Katy Manning had offered her services as playing the demented Time Lady, and, after suggesting a Fifth Doctor and Rani adventure, it was decided that she should play her ditsy Jo Grant personality instead. Russell defended this choice as, in Lark With The Rani, the Sixth Doctor had no idea Jo had been augmented into a Time Lady and he wanted to keep continuity with the series at a maximum.

Jason Haigh-Ellery pointed out that the latest Fifth Doctor adventure had him collecting a brand new companion and totally contradicting every Doctor Who story after Mammaries of Fire and that this sudden concern for continuity bordered on the hypocritical. Russell interrupted JHE to tell him to shut the hell up.

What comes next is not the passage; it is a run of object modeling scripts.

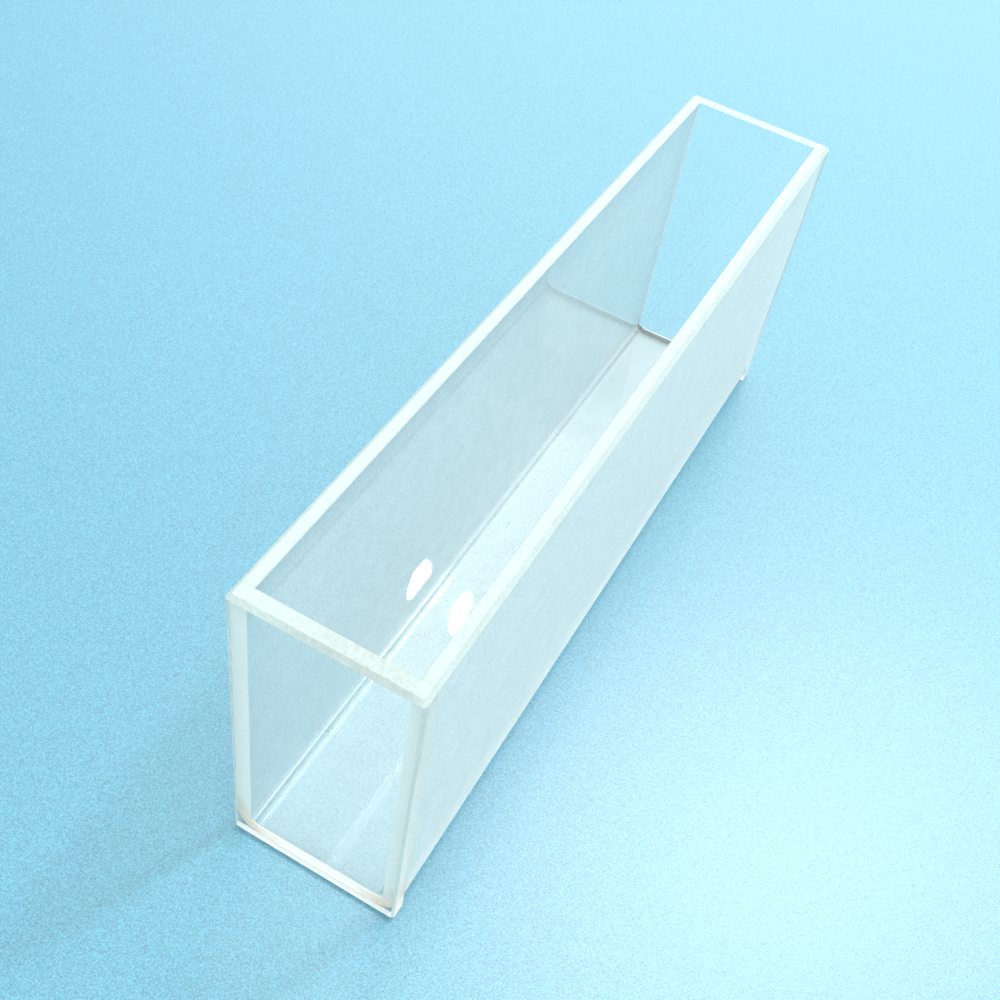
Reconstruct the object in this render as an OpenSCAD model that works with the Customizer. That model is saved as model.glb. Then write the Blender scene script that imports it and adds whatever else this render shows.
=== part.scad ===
// Rectangular optical cell: a moulded glass trough closed at each end by a flat polished window.
// Millimetres, +Z up. The light path runs along Y, and the origin is the middle of the resting face.

/* [Cell] */
// Light path: clear distance between the two windows
path_length = 100; // [50:5:100]
// Width over the side walls
outer_width = 20; // [14:0.5:30]
// Height from the resting face to the ground rim
outer_height = 40.8; // [30:0.2:60]

/* [Trough] */
// Thickness of the two side walls
side_wall_t = 1.75; // [1.25:0.05:2.5]
// Thickness of the floor
floor_t = 1.6; // [1.25:0.05:2.5]
// Radius of the rounded lower edges on the outside
outer_corner_r = 2.9; // [1.5:0.1:3.5]
// Radius of the fillet where a wall meets the floor on the inside
inner_corner_r = 1; // [0.3:0.1:1.5]

/* [Windows] */
// Thickness of each window plate
window_t = 2; // [1.25:0.05:3]
// Thickness of the fused glass bond between the trough and a window
seam_t = 0.15; // [0.05:0.05:0.3]

/* [Edges] */
// Leg of the ground bevel round the outside of the rim
rim_bevel = 0.5; // [0.2:0.05:0.8]
// Leg of the chamfer on a window's lower outer edge
foot_chamfer = 0.25; // [0.1:0.05:0.5]
// Leg of the chamfer on a window's upright outer edges
upright_chamfer = 0.25; // [0.1:0.05:0.5]

/* [Hidden] */

inner_width = outer_width - 2 * side_wall_t;
body_length = path_length - 2 * seam_t;
window_inner_y = path_length / 2;
// Surplus that carries a cutting shape past the face it cuts
over = 1;
$fn = 64;

// A rectangle centred on the middle line, with round lower corners and square upper ones
module round_bottomed(width, height, radius) {
    translate([-width / 2, radius]) square([width, height - radius]);
    translate([radius - width / 2, 0]) square([width - 2 * radius, height]);
    for (side = [-1, 1])
        translate([side * (width / 2 - radius), radius]) circle(radius);
}

// Everything below the rim's two sloping sides, seen along the light path
module under_rim() {
    half = outer_width / 2;
    shoulder = outer_height - rim_bevel;
    polygon([
        [-half, -over], [half, -over], [half, shoulder],
        [half - rim_bevel, outer_height], [rim_bevel - half, outer_height], [-half, shoulder]
    ]);
}

// Section of the trough: one wall, the floor and the other wall in one outline
module trough_section() {
    difference() {
        intersection() {
            round_bottomed(outer_width, outer_height, outer_corner_r);
            under_rim();
        }
        translate([0, floor_t])
            round_bottomed(inner_width, outer_height, inner_corner_r);
    }
}

// A section drawn across the cell, carried along the light path from start_y
module along_path(start_y, length) {
    translate([0, start_y + length, 0])
        rotate([90, 0, 0])
            linear_extrude(length) children();
}

// Window outline from above, with its outer face towards -Y and its two outer corners eased
module window_plan() {
    half = outer_width / 2;
    polygon([
        [upright_chamfer - half, -window_t], [half - upright_chamfer, -window_t],
        [half, upright_chamfer - window_t], [half, 0], [-half, 0], [-half, upright_chamfer - window_t]
    ]);
}

// Window outline from the side: the rim bevel above and the foot chamfer below, both on the outer face
module window_profile() {
    polygon([
        [foot_chamfer - window_t, 0], [0, 0], [0, outer_height], [rim_bevel - window_t, outer_height],
        [-window_t, outer_height - rim_bevel], [-window_t, foot_chamfer]
    ]);
}

// A window plate at the near end
module window_plate() {
    translate([0, -window_inner_y, 0])
        intersection() {
            linear_extrude(outer_height) window_plan();
            rotate([90, 0, 90])
                linear_extrude(outer_width + 2 * over, center = true) window_profile();
            along_path(-window_t - over, window_t + 2 * over) under_rim();
        }
}

// The bond that fuses the near end of the trough to its window
module seam() {
    along_path(-window_inner_y, seam_t) trough_section();
}

module body() {
    color("azure", 0.5) along_path(-body_length / 2, body_length) trough_section();
}

module front_window() {
    color("lightcyan", 0.4) window_plate();
}

module rear_window() {
    color("lightcyan", 0.4) mirror([0, 1, 0]) window_plate();
}

module front_seam() {
    color("ivory") seam();
}

module rear_seam() {
    color("ivory") mirror([0, 1, 0]) seam();
}

body();
front_window();
rear_window();
front_seam();
rear_seam();
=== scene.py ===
"""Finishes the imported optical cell: polished and ground glass, fused bonds, a bench and its light."""

import math

import bmesh
import bpy
from bpy.props import FloatProperty, FloatVectorProperty, PointerProperty
from mathutils import Matrix, Vector


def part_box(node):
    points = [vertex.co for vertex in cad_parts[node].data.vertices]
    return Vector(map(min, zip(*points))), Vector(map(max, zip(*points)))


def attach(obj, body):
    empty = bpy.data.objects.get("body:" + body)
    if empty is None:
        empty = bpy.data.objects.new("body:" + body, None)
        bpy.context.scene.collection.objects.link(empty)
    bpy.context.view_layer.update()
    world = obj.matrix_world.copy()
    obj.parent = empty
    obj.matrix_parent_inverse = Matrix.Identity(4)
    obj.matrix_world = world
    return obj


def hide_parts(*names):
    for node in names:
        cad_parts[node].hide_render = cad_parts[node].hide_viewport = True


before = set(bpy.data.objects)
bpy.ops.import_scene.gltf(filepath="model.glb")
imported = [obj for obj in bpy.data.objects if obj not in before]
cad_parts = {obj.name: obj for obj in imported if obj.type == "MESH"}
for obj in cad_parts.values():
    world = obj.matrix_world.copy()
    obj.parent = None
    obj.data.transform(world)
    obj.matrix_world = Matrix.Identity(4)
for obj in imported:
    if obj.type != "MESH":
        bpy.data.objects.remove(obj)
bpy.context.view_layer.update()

bl_info = {
    "name": "Rectangular optical cell",
    "version": (1, 0, 0),
    "blender": (4, 5, 0),
    "location": "View3D > Sidebar > Optical cell",
    "description": "Models a moulded glass trough with its two fused end windows, and lights it on a bench",
    "category": "Add Mesh",
}

MM = 0.001
# two lengths that differ by less than this are the same
TOUCH = 0.01 * MM
# the cell's own axes
ACROSS, LENGTHWAYS, UPRIGHT = range(3)
BODY = "root"


# ---------------------------------------------------------------- sizes read from the frame

# above the part of the outer rounding that lies under the chamber
ABOVE_ROUNDING = 0.5 * MM
THINNEST_FLOOR = 1 * MM
THICKEST_FLOOR_SHARE = 0.2


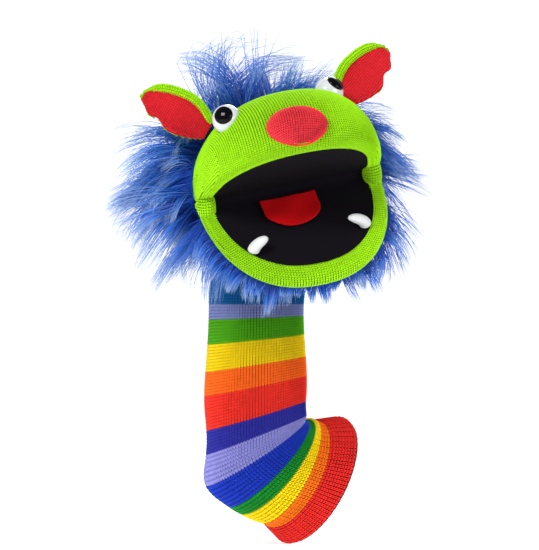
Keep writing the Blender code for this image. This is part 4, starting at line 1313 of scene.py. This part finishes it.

By now Magrs had decided that the cover of his story should be a pair of bare breasts and was dubbed The Twin Towers, and he had also padded out the story so it now needed an extra CD to complete the story. Indeed, all the cliffhangers and title music had to be removed to make room for the "vital" scenes where the Doctor and Jo ate marshmallows in companionable silence.

At this time, the Big Finish team were horrified at the fact the script was now a rather dull zombie road flick – the ultimate impossibility! No one had ever considered that zombie road flicks could be boring before they witnessed this.

What's more, while there was a role for Peter Davison, it was the service station chef, Jean-Lucifer. Russell demanded the character of the Doctor be restored and, also, a bit of character development might improve what, at the moment, was just that REM video clip without the captions. On audio.

Magrs was reported as replying, "Character development? What need have the people of Excelsior for character development?!?"

Magrs was of the opinion that 21st century media was geared to be, in his words, entertaining. As there was a risk it would fail, Magrs decided the only logical course was to make the most deliberately boring story ever, and then hoped that it failed.

It was a vain hope and Magrs has not been allowed anywhere near Big Finish Productions since.